Task material »
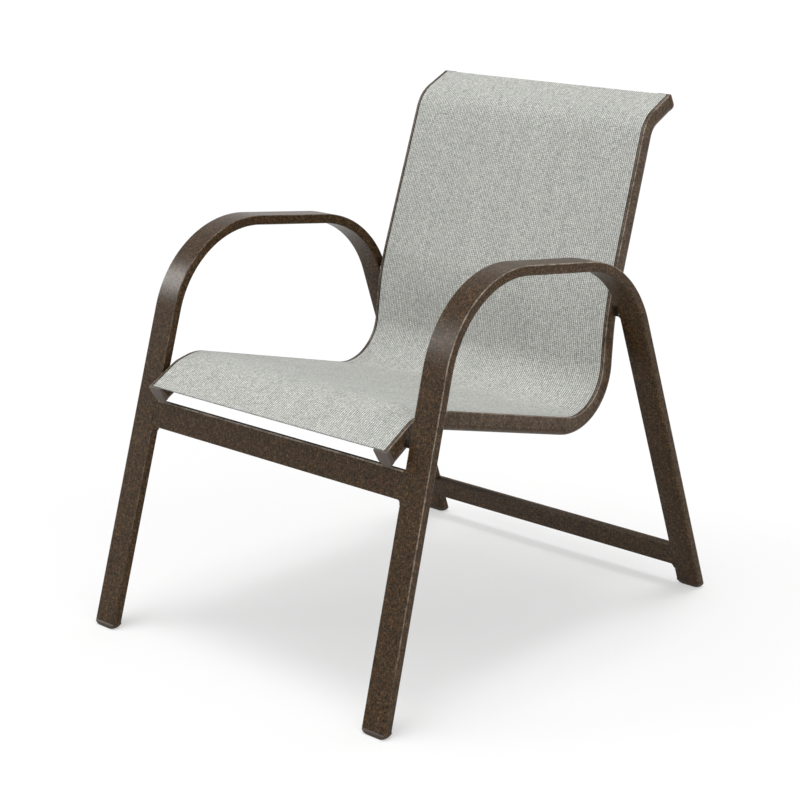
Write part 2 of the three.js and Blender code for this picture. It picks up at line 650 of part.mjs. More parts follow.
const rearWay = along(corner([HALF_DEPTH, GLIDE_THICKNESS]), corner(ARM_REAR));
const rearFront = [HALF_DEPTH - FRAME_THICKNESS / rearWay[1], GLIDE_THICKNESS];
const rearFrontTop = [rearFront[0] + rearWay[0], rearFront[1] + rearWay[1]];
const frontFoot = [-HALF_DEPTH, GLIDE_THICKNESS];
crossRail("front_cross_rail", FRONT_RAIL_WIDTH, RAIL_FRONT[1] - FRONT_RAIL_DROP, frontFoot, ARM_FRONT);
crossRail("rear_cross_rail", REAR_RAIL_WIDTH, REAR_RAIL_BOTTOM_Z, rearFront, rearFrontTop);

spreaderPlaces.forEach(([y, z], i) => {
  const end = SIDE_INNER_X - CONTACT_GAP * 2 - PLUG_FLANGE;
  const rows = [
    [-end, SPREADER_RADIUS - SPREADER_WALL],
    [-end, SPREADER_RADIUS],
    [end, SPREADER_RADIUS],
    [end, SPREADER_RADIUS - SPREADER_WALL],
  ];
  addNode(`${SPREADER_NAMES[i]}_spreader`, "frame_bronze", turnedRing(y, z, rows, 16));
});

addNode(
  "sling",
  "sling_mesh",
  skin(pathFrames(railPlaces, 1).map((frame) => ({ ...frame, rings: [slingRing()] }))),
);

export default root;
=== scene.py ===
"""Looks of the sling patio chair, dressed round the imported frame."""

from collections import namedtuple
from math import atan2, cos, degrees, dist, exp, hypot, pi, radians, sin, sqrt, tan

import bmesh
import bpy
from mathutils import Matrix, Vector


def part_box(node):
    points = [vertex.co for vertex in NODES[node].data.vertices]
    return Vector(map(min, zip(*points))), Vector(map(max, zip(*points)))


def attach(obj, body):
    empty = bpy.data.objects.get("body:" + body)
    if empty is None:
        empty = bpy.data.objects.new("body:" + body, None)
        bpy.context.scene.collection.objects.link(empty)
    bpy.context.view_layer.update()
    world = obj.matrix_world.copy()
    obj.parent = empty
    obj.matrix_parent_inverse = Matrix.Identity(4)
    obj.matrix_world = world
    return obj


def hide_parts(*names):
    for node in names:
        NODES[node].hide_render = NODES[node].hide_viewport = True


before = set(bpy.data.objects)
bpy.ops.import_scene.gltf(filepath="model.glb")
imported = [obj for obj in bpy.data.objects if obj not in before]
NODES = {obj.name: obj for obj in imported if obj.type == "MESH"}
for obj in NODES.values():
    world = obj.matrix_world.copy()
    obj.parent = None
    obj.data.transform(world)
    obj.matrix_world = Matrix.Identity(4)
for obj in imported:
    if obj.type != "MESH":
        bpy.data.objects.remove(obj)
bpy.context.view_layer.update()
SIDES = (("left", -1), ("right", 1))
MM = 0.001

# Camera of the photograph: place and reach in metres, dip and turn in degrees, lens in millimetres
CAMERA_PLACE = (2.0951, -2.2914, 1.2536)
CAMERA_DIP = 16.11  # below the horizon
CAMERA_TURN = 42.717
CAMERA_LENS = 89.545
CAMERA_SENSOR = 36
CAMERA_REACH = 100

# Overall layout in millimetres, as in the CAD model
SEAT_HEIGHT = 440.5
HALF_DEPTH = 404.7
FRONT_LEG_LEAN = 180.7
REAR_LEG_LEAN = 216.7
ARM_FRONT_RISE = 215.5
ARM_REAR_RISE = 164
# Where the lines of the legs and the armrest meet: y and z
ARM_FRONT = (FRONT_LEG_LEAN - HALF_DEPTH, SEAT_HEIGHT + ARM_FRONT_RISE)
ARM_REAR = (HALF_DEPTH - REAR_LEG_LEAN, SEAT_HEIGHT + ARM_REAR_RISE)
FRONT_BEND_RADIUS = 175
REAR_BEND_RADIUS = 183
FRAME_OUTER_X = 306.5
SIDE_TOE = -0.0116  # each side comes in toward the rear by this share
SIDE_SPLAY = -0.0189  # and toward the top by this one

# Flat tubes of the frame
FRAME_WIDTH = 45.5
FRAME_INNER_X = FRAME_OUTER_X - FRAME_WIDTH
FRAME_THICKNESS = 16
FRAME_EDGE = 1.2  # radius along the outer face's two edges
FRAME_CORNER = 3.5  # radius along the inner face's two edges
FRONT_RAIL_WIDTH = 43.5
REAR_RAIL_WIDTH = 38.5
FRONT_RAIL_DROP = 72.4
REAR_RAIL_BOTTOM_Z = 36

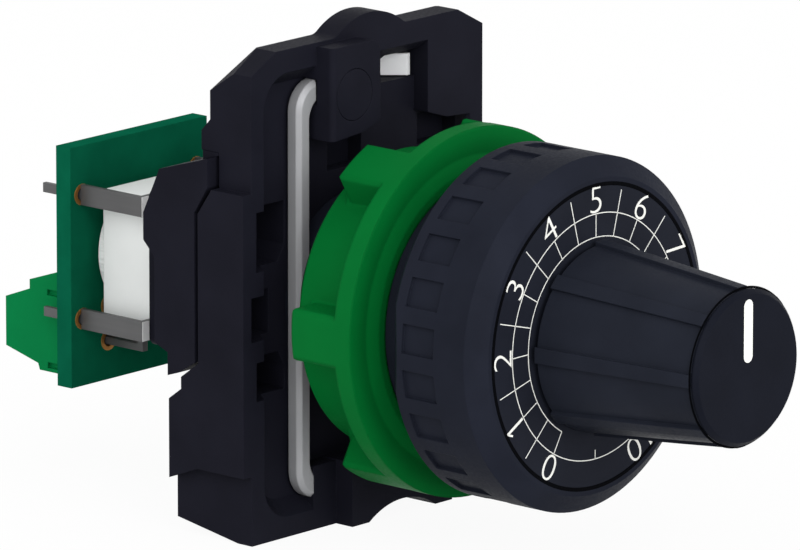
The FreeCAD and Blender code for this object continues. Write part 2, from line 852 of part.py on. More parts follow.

Requirements »
Reproduce the listing in full. Keep it exactly as written.

Result for this task »
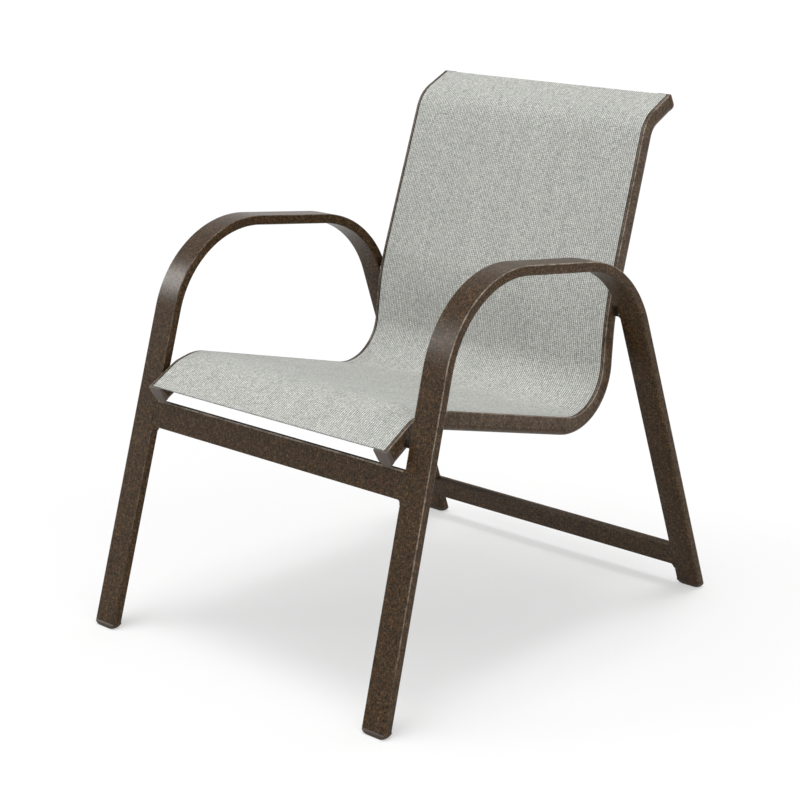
Write part 2 of the three.js and Blender code for this picture. It picks up at line 650 of part.mjs. More parts follow.
const rearWay = along(corner([HALF_DEPTH, GLIDE_THICKNESS]), corner(ARM_REAR));
const rearFront = [HALF_DEPTH - FRAME_THICKNESS / rearWay[1], GLIDE_THICKNESS];
const rearFrontTop = [rearFront[0] + rearWay[0], rearFront[1] + rearWay[1]];
const frontFoot = [-HALF_DEPTH, GLIDE_THICKNESS];
crossRail("front_cross_rail", FRONT_RAIL_WIDTH, RAIL_FRONT[1] - FRONT_RAIL_DROP, frontFoot, ARM_FRONT);
crossRail("rear_cross_rail", REAR_RAIL_WIDTH, REAR_RAIL_BOTTOM_Z, rearFront, rearFrontTop);

spreaderPlaces.forEach(([y, z], i) => {
  const end = SIDE_INNER_X - CONTACT_GAP * 2 - PLUG_FLANGE;
  const rows = [
    [-end, SPREADER_RADIUS - SPREADER_WALL],
    [-end, SPREADER_RADIUS],
    [end, SPREADER_RADIUS],
    [end, SPREADER_RADIUS - SPREADER_WALL],
  ];
  addNode(`${SPREADER_NAMES[i]}_spreader`, "frame_bronze", turnedRing(y, z, rows, 16));
});

addNode(
  "sling",
  "sling_mesh",
  skin(pathFrames(railPlaces, 1).map((frame) => ({ ...frame, rings: [slingRing()] }))),
);

export default root;
=== scene.py ===
"""Looks of the sling patio chair, dressed round the imported frame."""

from collections import namedtuple
from math import atan2, cos, degrees, dist, exp, hypot, pi, radians, sin, sqrt, tan

import bmesh
import bpy
from mathutils import Matrix, Vector


def part_box(node):
    points = [vertex.co for vertex in NODES[node].data.vertices]
    return Vector(map(min, zip(*points))), Vector(map(max, zip(*points)))


def attach(obj, body):
    empty = bpy.data.objects.get("body:" + body)
    if empty is None:
        empty = bpy.data.objects.new("body:" + body, None)
        bpy.context.scene.collection.objects.link(empty)
    bpy.context.view_layer.update()
    world = obj.matrix_world.copy()
    obj.parent = empty
    obj.matrix_parent_inverse = Matrix.Identity(4)
    obj.matrix_world = world
    return obj


def hide_parts(*names):
    for node in names:
        NODES[node].hide_render = NODES[node].hide_viewport = True


before = set(bpy.data.objects)
bpy.ops.import_scene.gltf(filepath="model.glb")
imported = [obj for obj in bpy.data.objects if obj not in before]
NODES = {obj.name: obj for obj in imported if obj.type == "MESH"}
for obj in NODES.values():
    world = obj.matrix_world.copy()
    obj.parent = None
    obj.data.transform(world)
    obj.matrix_world = Matrix.Identity(4)
for obj in imported:
    if obj.type != "MESH":
        bpy.data.objects.remove(obj)
bpy.context.view_layer.update()
SIDES = (("left", -1), ("right", 1))
MM = 0.001

# Camera of the photograph: place and reach in metres, dip and turn in degrees, lens in millimetres
CAMERA_PLACE = (2.0951, -2.2914, 1.2536)
CAMERA_DIP = 16.11  # below the horizon
CAMERA_TURN = 42.717
CAMERA_LENS = 89.545
CAMERA_SENSOR = 36
CAMERA_REACH = 100

# Overall layout in millimetres, as in the CAD model
SEAT_HEIGHT = 440.5
HALF_DEPTH = 404.7
FRONT_LEG_LEAN = 180.7
REAR_LEG_LEAN = 216.7
ARM_FRONT_RISE = 215.5
ARM_REAR_RISE = 164
# Where the lines of the legs and the armrest meet: y and z
ARM_FRONT = (FRONT_LEG_LEAN - HALF_DEPTH, SEAT_HEIGHT + ARM_FRONT_RISE)
ARM_REAR = (HALF_DEPTH - REAR_LEG_LEAN, SEAT_HEIGHT + ARM_REAR_RISE)
FRONT_BEND_RADIUS = 175
REAR_BEND_RADIUS = 183
FRAME_OUTER_X = 306.5
SIDE_TOE = -0.0116  # each side comes in toward the rear by this share
SIDE_SPLAY = -0.0189  # and toward the top by this one

# Flat tubes of the frame
FRAME_WIDTH = 45.5
FRAME_INNER_X = FRAME_OUTER_X - FRAME_WIDTH
FRAME_THICKNESS = 16
FRAME_EDGE = 1.2  # radius along the outer face's two edges
FRAME_CORNER = 3.5  # radius along the inner face's two edges
FRONT_RAIL_WIDTH = 43.5
REAR_RAIL_WIDTH = 38.5
FRONT_RAIL_DROP = 72.4
REAR_RAIL_BOTTOM_Z = 36

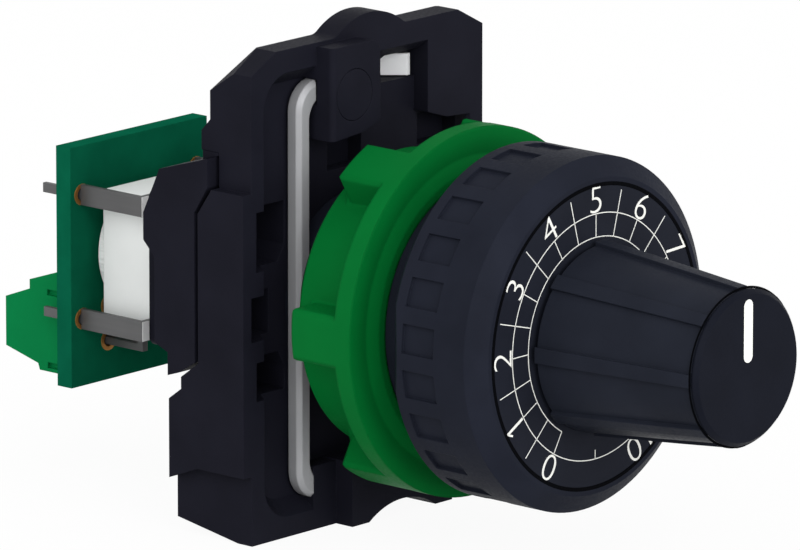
The FreeCAD and Blender code for this object continues. Write part 2, from line 852 of part.py on. More parts follow.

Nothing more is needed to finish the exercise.